The restaurant hosted an event featuring Tara Ijai who started the Love Glasses Revolution, a campaign that sells heart-shaped glasses and donates a portion of the proceeds to non-profits. Walters used Facebook to promote the event.
He invited the Facebook friends who he saw spreading hateful messages. Many didn’t show up but some did and spoke with Ijai about her experiences, her Muslim faith and her dreams.
“I make my money selling food but I feed my heart and soul,” Walters said, adding he aims to keep Wimpy’s Paradise a family-friendly place with a welcoming atmosphere.
Walters has used his restaurant to help raise food and money for food banks and even started a pay it forward fund to help feed the homeless, veterans and police officers. The fund currently has more than $400.
“I want people to know it’s not just about the food,” Walters said.
But the food is also very good.
What’s on the menu?
Walters got in the restaurant business with a hot dog cart called Pittsburgh Willy’s.

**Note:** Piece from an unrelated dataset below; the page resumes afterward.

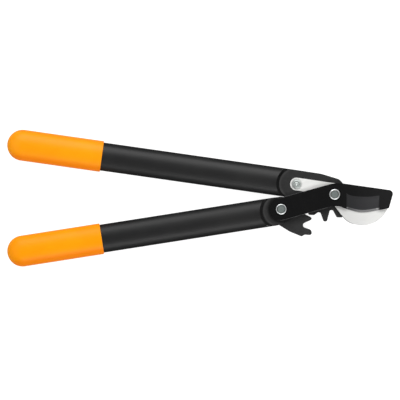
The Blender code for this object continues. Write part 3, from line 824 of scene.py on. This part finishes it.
def upper_gear():
    """Toothed web round the main pivot."""
    teeth = [(37.5, 181.5, 0.5), (39.0, 189.8, 1.8), (30.9, 198.0, 2.0), (30.6, 207.0, 2.0),
             (38.4, 213.8, 1.2), (39.4, 218.3, 1.6), (34.9, 225.2, 2.4), (28.8, 227.3, 2.0),
             (27.7, 233.1, 2.2), (34.7, 247.6, 2.4), (33.8, 254.2, 2.2), (19.8, 253.2, 1.8),
             (18.8, 263.5, 1.8), (27.5, 275.2, 2.0), (29.3, 289.5, 1.8), (13.4, 310.0, 0.5)]
    hub = [(13.4, angle, 0.0) for angle in range(325, 540, 5)]
    return rounded(toothed(teeth + hub))


def lower_gear():
    """Toothed web round the handle pivot."""
    web = scaled([(-3.3, -18.35, 0.5), (10.6, -26.95, 30.0), (24.4, -32.45, 1.8), (28.0, -30.35, 1.8),
                  (36.8, -30.9, 2.4), (36.1, -24.6, 4.0), (21.0, -19.4, 3.0), (39.1, -11.2, 2.4),
                  (31.0, -7.1, 4.0), (27.3, -5.2, 2.4)])
    teeth = [(24.7, -0.5, 2.4), (35.1, 6.9, 1.6), (34.8, 10.8, 1.8), (26.1, 17.0, 2.2), (26.2, 30.9, 2.0),
             (14.9, 46.0, 2.0)]
    hub = [(14.9, angle, 0.0) for angle in range(60, 241, 5)]
    outline = rounded(web + toothed(teeth + hub))
    return [(x + HANDLE_PIVOT[0], y + HANDLE_PIVOT[1]) for x, y in outline]


def make_spigot(handle):
    """Oval plug inside the tube, hollowed round the shoulder, with the tongue and the groove's floor."""
    step, turn, centre = handle["step"], handle["turn"], shoulder_centre(handle)
    wide = TUBE_WIDTH / 2 - TUBE_WALL - FIT
    deep = TUBE_DEPTH / 2 - TUBE_WALL - FIT
    end = step + SPIGOT_END
    plug = ring_line("plug", [(step + SPIGOT_START, wide, deep), (end - SPIGOT_TAPER, wide, deep),
                              (end, wide - SPIGOT_TAPER, deep - SPIGOT_TAPER)],
                     "X", (0.0, handle["offset"], AXIS_HEIGHT), 64, closed=False)
    into_handle(plug, handle)
    drill(plug, centre, STEP_RADIUS + 2 * FIT, TONGUE_HIGH, 96)
    near, far = TONGUE_START, step + TONGUE_END
    tongue = [handle_point(handle, out, side) for out, side in (
        (near, -TONGUE_HALF), (far, -TONGUE_HALF), (far, TONGUE_HALF), (near, TONGUE_HALF))]
    join_solids(plug, plate("tongue", tongue, TONGUE_LOW, TONGUE_HIGH), "UNION")
    edge = TUBE_WIDTH / 2 - OVERLAP
    radius = STEP_RADIUS - OVERLAP
    spread = math.degrees(math.asin(edge / radius))
    floor = arc(centre, radius, turn - spread, turn + spread, 3.0)
    floor += [handle_point(handle, FLOOR_START, side) for side in (edge, -edge)]
    join_solids(plug, plate("floor", floor, FLOOR_LOW, FLOOR_HIGH), "UNION")
    return plug


def make_fitting(ledge, gear, handle):
    """Ledge with a rounded brow, the toothed web under it and the spigot that fills the tube."""
    fitting = plate("fitting", ledge, GEAR_LOW + OVERLAP, LEDGE_HIGH, BROW, 4, UNDER_BROW)
    join_solids(fitting, make_spigot(handle), "UNION")
    join_solids(fitting, plate("web", gear, GEAR_LOW, GEAR_HIGH, WEB_RIM), "UNION")
    return fitting


def hook_tail_angles():
    """Angles at which the straight upper and lower side of the hook's tang leave its tail."""
    base = math.degrees(math.atan2(HOOK_RIVET[1], HOOK_RIVET[0]))
    side = math.degrees(math.acos((HOOK_EYE - HOOK_TAIL) / math.hypot(*HOOK_RIVET)))
    return base - side, HOOK_UNDERSIDE_TURN + 90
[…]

Hot dogs are still a mainstay and his all-beef, no-bean chili hot dog is one of his most popular items.
“I like his Sonoran dogs and cheeseburgers,” Hartke said.
There’s also ‘Gourmet Hot Dogs” such as the Greek Willy, which features kalamata olives and feta cheese.
Or the Twilly dog for the adventurous. The Twilly Dog was created on National Hot Dog Day in 2013 to “honor two American food icons, the Twinkie and the hot dog.”
The original comes with a Twinkie bun, a Hebrew National hot dog, smoked bacon and creamy Jiff peanut butter.
The restaurant also offers a variety of burgers, including the Mac’n’Cheese burger and the peanut butter and jelly bacon burger.
“You’d be surprised how many people actually choose that one,” Walters said.
Wimpy’s variety of burgers and hot dogs have landed Walters on multiple top lists and gotten the restaurant featured on foodie shows, including “Check, Please! Arizona” back when it was just called Pittsburgh Willy’s. Walters merged the two restaurants in 2014.
Along with good comfort food, Walters hopes people feel welcome and walk away with more than a full stomach.
“I’m serving more than just food,” Walters said.